“La donna elettrica”, il nuovo film del regista islandese Benedikt Erlingsson (già celebre per il precedente “Storie di cavalli e di uomini”) è una commedia surreale e straniante che affronta la questione ambientale: la protagonista, Halla, si presenta come una vera e propria supereroina green, armata di arco e frecce, che si arrampica sui monti islandesi per sabotare le multinazionali che stanno devastando la terra. Tutto, però, resta in superficie… un’occasione mancata?

Si parlerà de La donna elettrica?

Sebbene sia stato accolto con entusiasmo all’ultimo Festival di Cannes, il secondo film del regista islandese Benedikt Erlingsson è la classica storia che rischia di passare inosservata, soprattutto in Italia. Il motivo principale è che affronta questioni ambientali, temi che – purtroppo – generalmente non godono di grande popolarità.

La protagonista, Halla, si presenta come una vera e propria supereroina green: armata di arco e frecce, si arrampica sui monti islandesi per sabotare le multinazionali che stanno devastando la terra. Poi scappa, si nasconde, stringe alleanze con i contadini del posto e torna alla sua vita normale. Come tutti i supereroi, infatti, Halla ha una doppia identità, e quando non è impegnata a salvare il pianeta, è l’adorabile direttrice di un coro.

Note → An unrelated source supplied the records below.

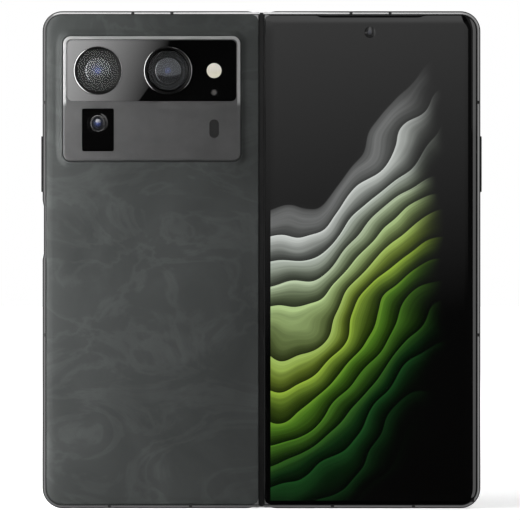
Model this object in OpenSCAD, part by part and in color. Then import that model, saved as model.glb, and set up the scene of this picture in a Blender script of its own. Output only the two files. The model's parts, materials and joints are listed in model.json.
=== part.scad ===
// Book-style folding phone, opened flat and standing on its bottom edge.
// Origin: under the hinge, in the middle of the whole thickness, on the standing edge.
// X runs across the opened phone and Z up its height. The covers face -Y, the folding display faces +Y.
// Depths are measured from the inner face of the opened halves towards the covers.

/* [Body] */
// Height of the phone
phone_h = 159.4; // [154:0.2:166]
// Width of one half, from its outer edge to the middle of the hinge
half_w = 70.2; // [68:0.2:74]
// Thickness of one half
body_t = 6.9; // [6.8:0.1:7.6]
// Radius of the four outer corners, seen from the front
corner_r = 6.4; // [5.6:0.2:8]
// Radius of the corners beside the hinge
inner_corner_r = 1.3; // [0.6:0.1:1.8]
// Gap from the middle of the hinge to each half, over the spine
edge_gap = 0.48; // [0.4:0.02:0.8]

/* [Frame] */
// Thickness of the frame's edge band, from its outside to its inner wall
band_t = 2.2; // [2:0.1:2.6]
// Height of the flat along the middle of the band, which the phone stands on
flat_h = 3.9; // [3.6:0.1:4]
// How far the rounded side of the band comes in before the bevel
round_in = 0.4; // [0.2:0.05:0.6]
// Width of the polished bevel beside the cover
bevel_w = 0.6; // [0.4:0.05:0.8]
// Height of that bevel
bevel_h = 0.4; // [0.3:0.05:0.45]
// How far the top of the bevel lies below the cover's face
lip_drop = 0.3; // [0.3:0.02:0.36]
// Thickness of the plate across the frame, under the folding display
midplate_t = 0.7; // [0.5:0.05:1]
// Thickness of the frame over the spine, beside the cover
hinge_rim_w = 0.48; // [0.3:0.02:0.8]
// Width of an antenna break in the band
break_w = 1; // [0.6:0.1:1.6]
// Distance of the inner antenna breaks on the top edge from the hinge
top_break_a = 28.7; // [27:0.1:32]
// Distance of the outer antenna breaks on the top edge from the outer edge
top_break_b = 29; // [29:0.1:30.2]
// Distance of the inner antenna breaks on the bottom edge from the hinge
low_break_a = 22.7; // [20:0.1:26]
// Distance of the outer antenna breaks on the bottom edge from the outer edge
low_break_b = 21.5; // [21.1:0.1:22.2]
// Height of the lower antenna break in the side
side_break_low = 55.6; // [45:0.2:65]
// Distance of the upper antenna break in the side from the top edge
side_break_drop = 29.3; // [24:0.1:33]

/* [Covers] */
// Thickness of the back cover and of the cover glass at their middle
cover_t = 0.5; // [0.46:0.02:0.6]
// Distance from the outside of the band to the edge of a cover
cover_inset = 1.28; // [1.15:0.01:1.5]
// Width of the curved edge of a cover
cover_curve_w = 3; // [2:0.1:4]
// How far a cover's face drops at its edge
cover_curve_h = 0.34; // [0.2:0.02:0.36]
// Thickness of the lit layer under the cover glass
cover_oled_t = 0.2; // [0.1:0.02:0.21]
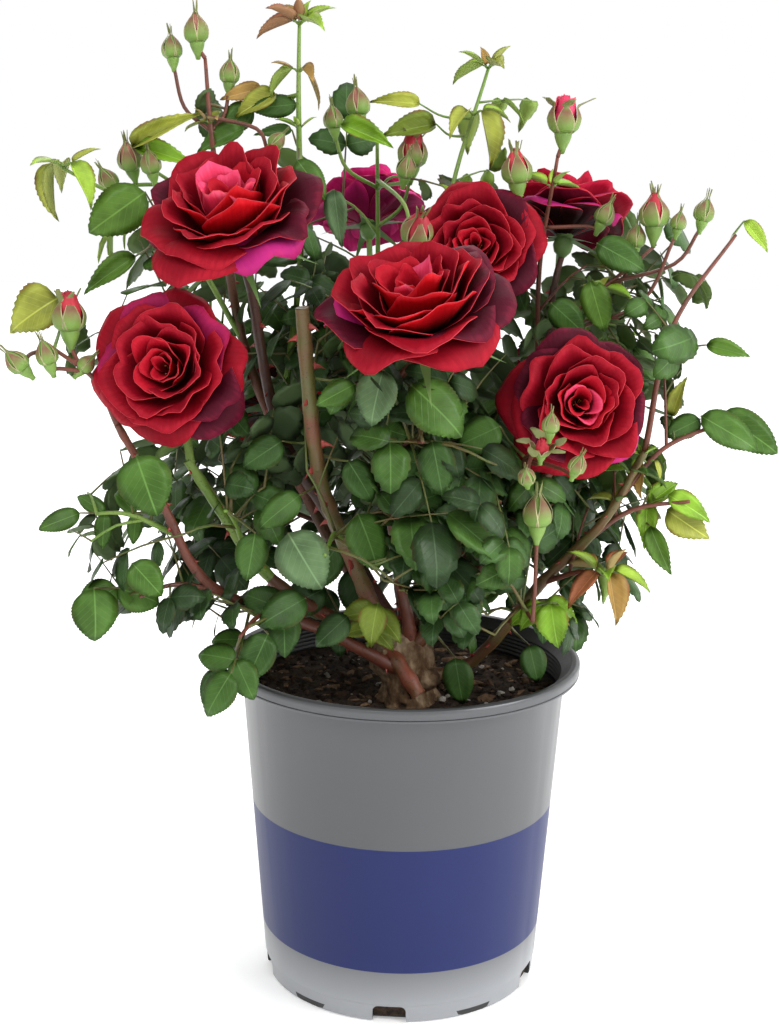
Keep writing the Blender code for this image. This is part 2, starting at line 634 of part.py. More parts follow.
def free_route(name, foot, tip, space, cane):
    """A stem's path that bows up and, where something is in its way, to one side and then another."""
    reach = (tip - foot).length
    along = (tip - foot).normalized()
    up = (Vector((0, 0, 1)) - along * along.z).normalized() if abs(along.z) < 0.98 else Vector((0, -1, 0))
    for bow in STEM_BOWS:
        for turn in range(STEM_BOW_TURNS):
            side = Matrix.Rotation(2 * math.pi * turn / STEM_BOW_TURNS, 3, along) @ up
            path = through([foot, foot.lerp(tip, 0.5) + side * (bow * reach), tip], 3)
            radii = tapered(STEM_FOOT_RADIUS, STEM_TIP_RADIUS, len(path))
            if space.is_free(sweep(path, radii, STEM_SIDES), but=cane):
                return path
    raise ValueError(f"{name} has no free way for its stem")


class Mass:
    """One mass of foliage, grown in two steps: first its stem and buds, then its leaves."""

    def __init__(self, name, limbs, space, finish):
        cane, share, tip, self.leaf_count, self.length, buds = MASSES[name]
        self.name, self.finish, self.space = name, finish, space
        self.chance = random.Random(name)
        self.own = Space()
        self.pieces = []
        limb = limbs[cane]
        foot, _ = limb.seat(share)
        self.path = free_route(name, foot, Vector(tip), space, cane)
        radii = tapered(STEM_FOOT_RADIUS, STEM_TIP_RADIUS, len(self.path))
        self.stem = node(name, sweep(self.path, radii, STEM_SIDES), finish)
        boolean(self.stem, "DIFFERENCE", [node("cutter", limb.mesh(CUT_MARGIN), finish)])
        keep_largest_piece(self.stem)
        self.leaf_end = LEAF_END_BELOW_BUDS if buds else LEAF_END
        for place in buds:
            self.add_bud(Vector(place))
        space.add_object(self.stem)
        for piece in self.pieces:
            space.add_bmesh(piece, name)

    def add_bud(self, place):
        """A flower bud on a thin stalk of its own, which leaves the stem below its tip."""
        start, _ = point_along(self.path, self.chance.uniform(BUD_STALK_FROM, BUD_STALK_TO))
        bend = start.lerp(place, 0.5) + Vector((0, 0, BUD_STALK_RISE * (place - start).length))
        way = (place - bend).normalized()
        stalk = sweep([start, bend, place - way * (BUD_SEAT * BUD_LENGTH)], [STALK_RADIUS] * 3, TWIG_SIDES)
        bud = bud_mesh(BUD_RADIUS, BUD_LENGTH)
        bmesh.ops.transform(bud, verts=bud.verts, matrix=facing(way, place - way * (0.5 * BUD_LENGTH)))
        if self.space.is_free(bud) and self.space.is_free(stalk) and self.own.is_free(bud):
            self.own.add_bmesh(bud)
            self.pieces += [stalk, bud]

    def free_blades(self, stalk, blades):
        """The leaflets that fit, if the stalk that carries them does."""
        if not (inside_crown(stalk) and self.space.is_free(stalk, but=self.name)):
            return []
        return [blade for blade in blades if inside_crown(blade)
                and self.space.is_free(blade, but=self.name) and self.own.is_free(without_root(blade))]

    def best_leaf(self, index):
        """Turns one compound leaf about the stem until all of it fits, or keeps the fullest try."""
        share = LEAF_START + (self.leaf_end - LEAF_START) * (index + 0.6) / self.leaf_count
        start, along = point_along(self.path, share)
        best = []
        for attempt in range(SPRAY_TRIES):
            turn = index * GOLDEN_ANGLE + self.chance.uniform(-TURN_JITTER, TURN_JITTER) + attempt * TURN_STEP
            pairs = 2 if self.chance.random() < FIVE_LEAFLET_SHARE else 1
            out = Matrix.Rotation(turn, 3, along) @ along.orthogonal().normalized()
            way = (along * LEAF_FORWARD + out + Vector((0, 0, LEAF_LIFT))).normalized()
            stalk, blades = compound_leaf(start, way, self.length, pairs)
            fitting = self.free_blades(stalk, blades)
            if len(fitting) + 1 > len(best):
                best = [stalk, *fitting]
            if len(fitting) == len(blades):
                break
        return best if len(best) > 2 else []

    def grow_leaves(self):
        """Sets the leaves round the stem at the golden angle and fuses all of the mass into one body."""
        for index in range(self.leaf_count):
            leaf = self.best_leaf(index)
            for piece in leaf:
                self.own.add_bmesh(piece)
            self.pieces += leaf
        if self.pieces:
            boolean(self.stem, "UNION", [node("piece", piece, self.finish) for piece in self.pieces])
        keep_largest_piece(self.stem)
        self.space.add_object(self.stem)


def main():
    clear_scene()
    pot_plastic = material("silver_grey_plastic", (0.42, 0.43, 0.44), 0.35)
    potting_mix = material("potting_mix", (0.030, 0.020, 0.014), 0.95)
    bark = material("rose_bark", (0.22, 0.15, 0.09), 0.85)
    cane_skin = material("cane_skin", (0.16, 0.08, 0.04), 0.55)
    petals = material("crimson_petals", (0.30, 0.008, 0.016), 0.60)
    leaves = material("rose_leaves", (0.045, 0.12, 0.030), 0.50)

    space = Space()
    for made in (make_pot(pot_plastic), make_soil(potting_mix), node("trunk", trunk_mesh(), bark)):
        space.add_object(made)
    limbs = make_canes(cane_skin, bark)
    for name in limbs:
        space.add_object(bpy.data.objects[name])
    for head in make_blooms(limbs, petals):
        space.add_object(head)
    masses = [Mass(name, limbs, space, leaves) for name in MASSES]
    for mass in masses:
        mass.grow_leaves()


main()
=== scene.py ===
"""Dresses a rose bush in its nursery pot: pot, potting mix, rootstock, canes, foliage, buds and blooms.

Metres, +Z up. The origin is the centre of the pot's flat underside, and -Y is the front of the bush.
"""

import math
import random

import bmesh
import bpy
import numpy as np
from bpy.props import FloatProperty, FloatVectorProperty, IntProperty, PointerProperty
from mathutils import Matrix, Vector
from mathutils.bvhtree import BVHTree


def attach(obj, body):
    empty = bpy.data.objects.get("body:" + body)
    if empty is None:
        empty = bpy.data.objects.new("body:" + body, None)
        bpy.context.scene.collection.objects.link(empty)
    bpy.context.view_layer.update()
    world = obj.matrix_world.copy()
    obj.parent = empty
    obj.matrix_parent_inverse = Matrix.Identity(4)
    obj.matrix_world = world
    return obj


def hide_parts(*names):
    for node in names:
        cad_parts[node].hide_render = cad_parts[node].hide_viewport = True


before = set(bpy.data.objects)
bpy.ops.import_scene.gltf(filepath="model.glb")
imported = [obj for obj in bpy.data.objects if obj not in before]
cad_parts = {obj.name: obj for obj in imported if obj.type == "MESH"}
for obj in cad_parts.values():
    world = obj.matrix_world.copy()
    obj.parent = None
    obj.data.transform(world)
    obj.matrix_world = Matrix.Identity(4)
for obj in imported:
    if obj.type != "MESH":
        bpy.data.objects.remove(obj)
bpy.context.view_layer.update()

bl_info = {
    "name": "Potted Rose Bush",
    "version": (1, 0, 0),
    "blender": (4, 5, 0),
    "location": "View3D > Sidebar > Rose Bush",
    "description": "Dresses a rose bush in its pot: plastic, potting mix, bark, canes, leaves and blooms",
    "category": "Object",
}

# The view from the front: where it is seen from, how far it looks down and how far it leans, its lens and its
# sensor in millimetres, and its picture's size in pixels.
VIEW_PLACE = Vector((-0.0099, -1.0, 0.515))
VIEW_PITCH, VIEW_ROLL = math.radians(12.06), math.radians(0.62)
VIEW_LENS, VIEW_SENSOR = 57.3, 36.0
PICTURE_WIDTH, PICTURE_HEIGHT = 779, 1024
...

Ma il suo equilibrio perfetto si rompe quando le viene comunicato che una sua vecchia richiesta di adozione è stata finalmente accolta: in Ucraina c’è una bambina che ha bisogno di una mamma. È da tempo che Halla aspetta questo momento e adesso è costretta ad affrontare il classico dramma dell’eroe: scegliere tra l’interesse personale e la missione universale. Se vuole diventare una madre deve necessariamente smettere di essere “una terrorista”, come è considerata ormai da tutta l’Islanda.

Ed eccoci arrivati al punto più interessante del film: “la donna elettrica” (così si firma Halla nelle sue comunicazioni ai civili) viene vista come un essere pericoloso, un criminale da stanare e sbattere in galera. Nonostante agisca in nome di un ideale giusto, infatti, nessuno crede che lei stia facendo davvero del bene, a nessuno interessa che stia salvando il pianeta. Su questo il film non lascia dubbi, dato che i personaggi vengono presentati come figure abbastanza stereotipate, schierate nel classico schema buoni vs cattivi: per cui da una parte troviamo la protagonista pura e coraggiosa, dall’altra invece il governo islandese, complottista e spietato. Non c’è una complessità tale da renderli sfaccettati e poliedrici, ma questa scelta è sicuramente riconducibile alla cifra stilistica che il regista ha deciso di adottare. Il film è una sorta di commedia dal tono surreale e straniante (già sperimentato da Erlingsson nel suo primo film, Storie di cavalli e di uomini) che cerca di trattare la questione ambientale con una certa leggerezza, probabilmente per non rischiare di suonare troppo paternalistica e pedante.

È nella scelta del tono che La donna elettrica mostra la sua originalità, perché riesce a rappresentare una natura piegata dall’inquinamento senza dipingere scenari tragici e apocalittici, a differenza di gran parte dei film appartenenti all’eco fiction e alla climate fiction (il genere nel quale si ascrivono le narrazioni che affrontano il cambiamento climatico e, in generale, i problemi ambientali). Eppure, allo stesso tempo, proprio questa scelta di tono potrebbe dimostrarsi inefficace: alla fine il film rimane sempre in superficie, non esplorando del tutto la questione ambientale e rischiando per tanto di rivelarsi un’occasione mancata.